Exercise description: Output exactly the span of lines that begins at the line containing "if shape.isNull() or" and ends at the line containing "bpy.context.scene.collection.objects.link(empty)", both lines included.
----- Excerpted records
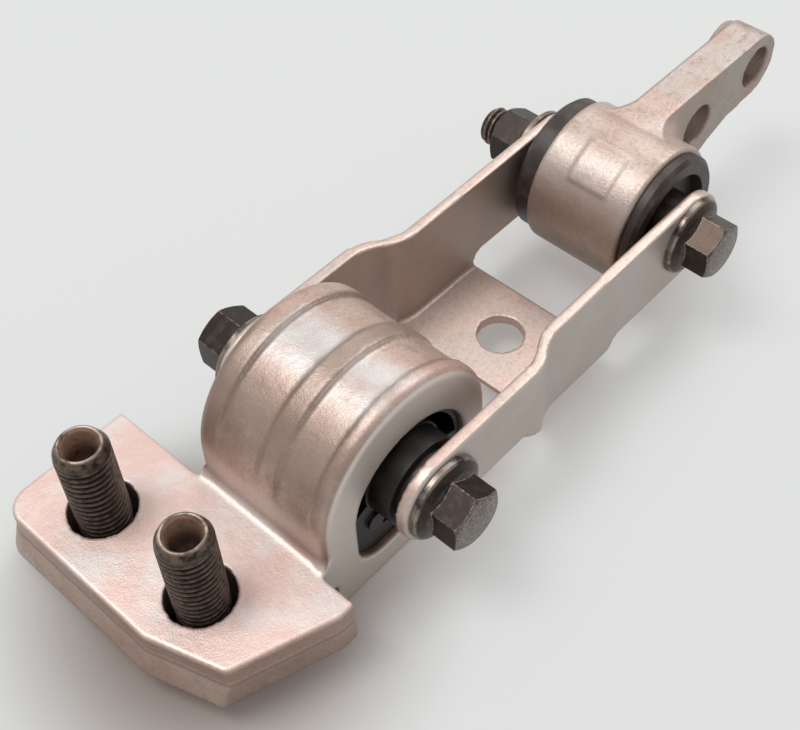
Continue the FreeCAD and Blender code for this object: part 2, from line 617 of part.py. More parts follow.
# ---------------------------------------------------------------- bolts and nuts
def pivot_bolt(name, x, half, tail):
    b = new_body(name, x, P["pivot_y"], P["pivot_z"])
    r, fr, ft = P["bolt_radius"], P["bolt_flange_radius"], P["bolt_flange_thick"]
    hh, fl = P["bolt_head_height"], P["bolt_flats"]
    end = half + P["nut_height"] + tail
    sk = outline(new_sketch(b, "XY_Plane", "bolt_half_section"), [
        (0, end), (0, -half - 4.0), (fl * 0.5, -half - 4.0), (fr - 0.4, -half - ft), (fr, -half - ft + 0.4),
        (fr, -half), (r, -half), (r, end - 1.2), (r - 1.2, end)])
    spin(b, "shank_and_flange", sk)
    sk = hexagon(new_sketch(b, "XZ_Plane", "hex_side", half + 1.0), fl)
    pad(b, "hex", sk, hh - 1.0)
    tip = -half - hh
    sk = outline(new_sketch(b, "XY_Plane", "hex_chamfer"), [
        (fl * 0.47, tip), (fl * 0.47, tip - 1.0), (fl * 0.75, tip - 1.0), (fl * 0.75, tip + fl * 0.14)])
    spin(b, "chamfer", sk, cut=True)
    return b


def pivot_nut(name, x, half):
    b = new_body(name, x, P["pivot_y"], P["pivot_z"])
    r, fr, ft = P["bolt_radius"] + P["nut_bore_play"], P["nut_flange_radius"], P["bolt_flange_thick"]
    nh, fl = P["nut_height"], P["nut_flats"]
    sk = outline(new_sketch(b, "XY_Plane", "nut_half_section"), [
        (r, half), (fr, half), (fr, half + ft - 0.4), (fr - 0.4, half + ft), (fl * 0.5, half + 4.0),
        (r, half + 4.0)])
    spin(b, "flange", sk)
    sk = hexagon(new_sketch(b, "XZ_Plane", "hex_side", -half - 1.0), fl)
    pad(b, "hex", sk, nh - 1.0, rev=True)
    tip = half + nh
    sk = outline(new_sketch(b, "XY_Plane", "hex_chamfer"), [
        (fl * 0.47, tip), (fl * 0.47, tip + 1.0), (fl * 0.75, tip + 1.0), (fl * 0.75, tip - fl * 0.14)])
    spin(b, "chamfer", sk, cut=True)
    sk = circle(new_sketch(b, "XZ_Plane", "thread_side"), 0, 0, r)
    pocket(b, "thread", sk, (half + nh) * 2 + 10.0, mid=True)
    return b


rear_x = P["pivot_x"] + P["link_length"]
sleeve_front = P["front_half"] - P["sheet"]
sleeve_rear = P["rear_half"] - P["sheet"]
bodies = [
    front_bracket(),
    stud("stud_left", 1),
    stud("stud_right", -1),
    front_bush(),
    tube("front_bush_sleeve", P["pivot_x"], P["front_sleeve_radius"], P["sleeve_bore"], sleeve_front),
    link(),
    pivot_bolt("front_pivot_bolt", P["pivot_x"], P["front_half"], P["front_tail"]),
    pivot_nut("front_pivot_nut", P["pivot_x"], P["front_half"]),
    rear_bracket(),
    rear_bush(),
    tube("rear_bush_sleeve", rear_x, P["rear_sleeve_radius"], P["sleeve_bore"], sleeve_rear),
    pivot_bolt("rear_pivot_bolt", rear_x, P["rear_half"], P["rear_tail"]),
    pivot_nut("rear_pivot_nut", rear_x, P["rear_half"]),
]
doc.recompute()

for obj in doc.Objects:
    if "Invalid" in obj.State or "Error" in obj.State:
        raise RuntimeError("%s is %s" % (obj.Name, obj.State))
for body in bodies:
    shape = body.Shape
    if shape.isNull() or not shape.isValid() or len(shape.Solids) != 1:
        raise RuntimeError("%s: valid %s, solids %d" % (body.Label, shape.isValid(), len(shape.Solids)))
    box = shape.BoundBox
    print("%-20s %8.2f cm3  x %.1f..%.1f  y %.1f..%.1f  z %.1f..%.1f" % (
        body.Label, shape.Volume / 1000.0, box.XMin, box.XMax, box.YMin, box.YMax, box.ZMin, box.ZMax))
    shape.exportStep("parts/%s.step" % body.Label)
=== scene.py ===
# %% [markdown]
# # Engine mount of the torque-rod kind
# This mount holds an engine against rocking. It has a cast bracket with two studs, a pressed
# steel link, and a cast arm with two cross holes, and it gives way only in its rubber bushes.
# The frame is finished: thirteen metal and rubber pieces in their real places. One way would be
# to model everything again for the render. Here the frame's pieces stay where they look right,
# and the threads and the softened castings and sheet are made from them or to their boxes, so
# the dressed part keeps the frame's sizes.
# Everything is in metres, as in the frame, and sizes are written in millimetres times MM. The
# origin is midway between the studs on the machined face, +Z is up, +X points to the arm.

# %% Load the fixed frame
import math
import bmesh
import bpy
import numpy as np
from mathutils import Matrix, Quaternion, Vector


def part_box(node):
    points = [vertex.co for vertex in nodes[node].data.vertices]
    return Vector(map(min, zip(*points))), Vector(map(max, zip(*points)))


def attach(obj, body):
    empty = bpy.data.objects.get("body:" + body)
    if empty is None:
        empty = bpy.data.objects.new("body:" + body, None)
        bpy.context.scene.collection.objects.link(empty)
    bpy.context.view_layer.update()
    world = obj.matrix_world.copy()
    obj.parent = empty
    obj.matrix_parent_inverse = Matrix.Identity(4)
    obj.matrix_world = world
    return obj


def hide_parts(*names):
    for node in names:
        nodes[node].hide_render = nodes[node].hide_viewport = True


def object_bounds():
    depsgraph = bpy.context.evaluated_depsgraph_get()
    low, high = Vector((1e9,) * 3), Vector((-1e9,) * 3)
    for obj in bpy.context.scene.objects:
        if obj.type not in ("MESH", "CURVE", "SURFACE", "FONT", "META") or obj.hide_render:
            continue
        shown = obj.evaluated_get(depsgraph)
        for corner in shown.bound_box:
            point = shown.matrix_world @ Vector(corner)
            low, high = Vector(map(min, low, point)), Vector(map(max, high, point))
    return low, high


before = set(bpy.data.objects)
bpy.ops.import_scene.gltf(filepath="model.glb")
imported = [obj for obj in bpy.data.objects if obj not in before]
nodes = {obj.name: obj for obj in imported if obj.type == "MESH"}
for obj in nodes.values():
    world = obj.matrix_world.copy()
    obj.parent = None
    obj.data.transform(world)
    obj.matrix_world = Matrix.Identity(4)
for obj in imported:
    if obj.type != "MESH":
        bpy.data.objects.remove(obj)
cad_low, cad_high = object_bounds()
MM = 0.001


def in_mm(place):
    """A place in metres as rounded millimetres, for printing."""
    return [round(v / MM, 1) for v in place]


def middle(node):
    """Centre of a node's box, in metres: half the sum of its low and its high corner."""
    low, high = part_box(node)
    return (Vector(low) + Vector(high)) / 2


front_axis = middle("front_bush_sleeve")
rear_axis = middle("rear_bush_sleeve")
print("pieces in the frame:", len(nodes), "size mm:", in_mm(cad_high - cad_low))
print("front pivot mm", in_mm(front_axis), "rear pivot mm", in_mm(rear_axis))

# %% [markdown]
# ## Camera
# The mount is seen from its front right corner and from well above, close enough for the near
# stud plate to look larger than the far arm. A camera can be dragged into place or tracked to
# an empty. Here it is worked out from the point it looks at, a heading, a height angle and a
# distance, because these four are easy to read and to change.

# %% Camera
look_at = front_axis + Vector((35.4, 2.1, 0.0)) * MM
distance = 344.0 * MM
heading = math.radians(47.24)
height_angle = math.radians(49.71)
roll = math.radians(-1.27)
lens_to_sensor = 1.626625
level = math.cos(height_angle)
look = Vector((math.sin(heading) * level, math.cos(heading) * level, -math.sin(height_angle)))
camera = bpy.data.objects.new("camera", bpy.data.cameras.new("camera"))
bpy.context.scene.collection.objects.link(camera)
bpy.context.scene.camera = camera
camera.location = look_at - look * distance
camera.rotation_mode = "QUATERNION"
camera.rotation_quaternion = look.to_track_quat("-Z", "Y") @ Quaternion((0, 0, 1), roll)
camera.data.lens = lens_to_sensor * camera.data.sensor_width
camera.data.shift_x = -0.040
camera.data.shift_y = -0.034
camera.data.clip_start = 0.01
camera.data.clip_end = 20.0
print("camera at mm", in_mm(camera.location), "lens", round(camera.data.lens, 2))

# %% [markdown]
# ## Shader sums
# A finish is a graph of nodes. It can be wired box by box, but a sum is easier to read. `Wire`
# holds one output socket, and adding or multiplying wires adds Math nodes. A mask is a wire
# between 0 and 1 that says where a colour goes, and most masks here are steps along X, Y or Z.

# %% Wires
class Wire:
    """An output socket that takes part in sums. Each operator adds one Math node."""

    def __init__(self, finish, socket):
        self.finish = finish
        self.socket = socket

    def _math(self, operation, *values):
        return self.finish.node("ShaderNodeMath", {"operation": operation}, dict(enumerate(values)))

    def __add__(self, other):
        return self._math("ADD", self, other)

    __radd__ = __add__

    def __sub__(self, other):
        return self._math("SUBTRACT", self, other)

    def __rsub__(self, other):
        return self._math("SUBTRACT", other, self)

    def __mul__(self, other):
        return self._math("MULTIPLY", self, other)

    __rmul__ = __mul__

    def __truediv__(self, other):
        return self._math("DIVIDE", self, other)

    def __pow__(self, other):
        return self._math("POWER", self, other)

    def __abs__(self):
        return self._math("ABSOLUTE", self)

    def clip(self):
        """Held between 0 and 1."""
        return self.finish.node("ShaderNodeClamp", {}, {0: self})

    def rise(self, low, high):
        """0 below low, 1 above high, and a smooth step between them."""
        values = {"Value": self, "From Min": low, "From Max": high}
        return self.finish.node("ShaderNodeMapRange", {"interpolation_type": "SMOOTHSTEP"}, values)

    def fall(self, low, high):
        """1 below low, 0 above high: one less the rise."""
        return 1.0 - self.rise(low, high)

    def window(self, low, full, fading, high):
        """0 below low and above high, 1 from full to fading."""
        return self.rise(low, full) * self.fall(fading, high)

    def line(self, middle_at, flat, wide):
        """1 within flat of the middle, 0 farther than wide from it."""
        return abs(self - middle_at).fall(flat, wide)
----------
----- Excerpted records
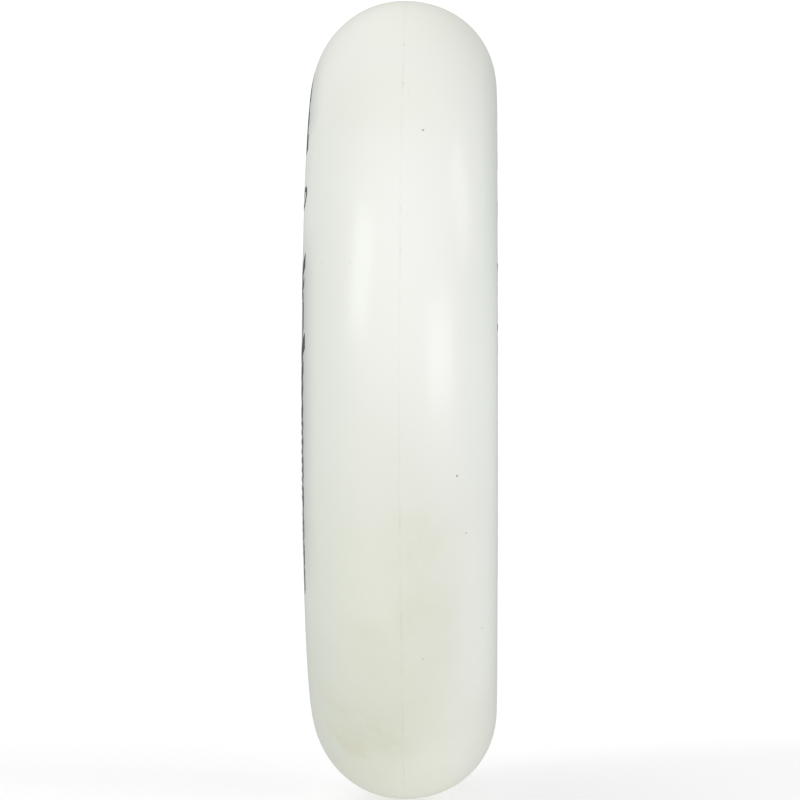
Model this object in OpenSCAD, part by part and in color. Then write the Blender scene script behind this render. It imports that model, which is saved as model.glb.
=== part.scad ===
----------
Response:
    if shape.isNull() or not shape.isValid() or len(shape.Solids) != 1:
        raise RuntimeError("%s: valid %s, solids %d" % (body.Label, shape.isValid(), len(shape.Solids)))
    box = shape.BoundBox
    print("%-20s %8.2f cm3  x %.1f..%.1f  y %.1f..%.1f  z %.1f..%.1f" % (
        body.Label, shape.Volume / 1000.0, box.XMin, box.XMax, box.YMin, box.YMax, box.ZMin, box.ZMax))
    shape.exportStep("parts/%s.step" % body.Label)
=== scene.py ===
# %% [markdown]
# # Engine mount of the torque-rod kind
# This mount holds an engine against rocking. It has a cast bracket with two studs, a pressed
# steel link, and a cast arm with two cross holes, and it gives way only in its rubber bushes.
# The frame is finished: thirteen metal and rubber pieces in their real places. One way would be
# to model everything again for the render. Here the frame's pieces stay where they look right,
# and the threads and the softened castings and sheet are made from them or to their boxes, so
# the dressed part keeps the frame's sizes.
# Everything is in metres, as in the frame, and sizes are written in millimetres times MM. The
# origin is midway between the studs on the machined face, +Z is up, +X points to the arm.

# %% Load the fixed frame
import math
import bmesh
import bpy
import numpy as np
from mathutils import Matrix, Quaternion, Vector


def part_box(node):
    points = [vertex.co for vertex in nodes[node].data.vertices]
    return Vector(map(min, zip(*points))), Vector(map(max, zip(*points)))


def attach(obj, body):
    empty = bpy.data.objects.get("body:" + body)
    if empty is None:
        empty = bpy.data.objects.new("body:" + body, None)
        bpy.context.scene.collection.objects.link(empty)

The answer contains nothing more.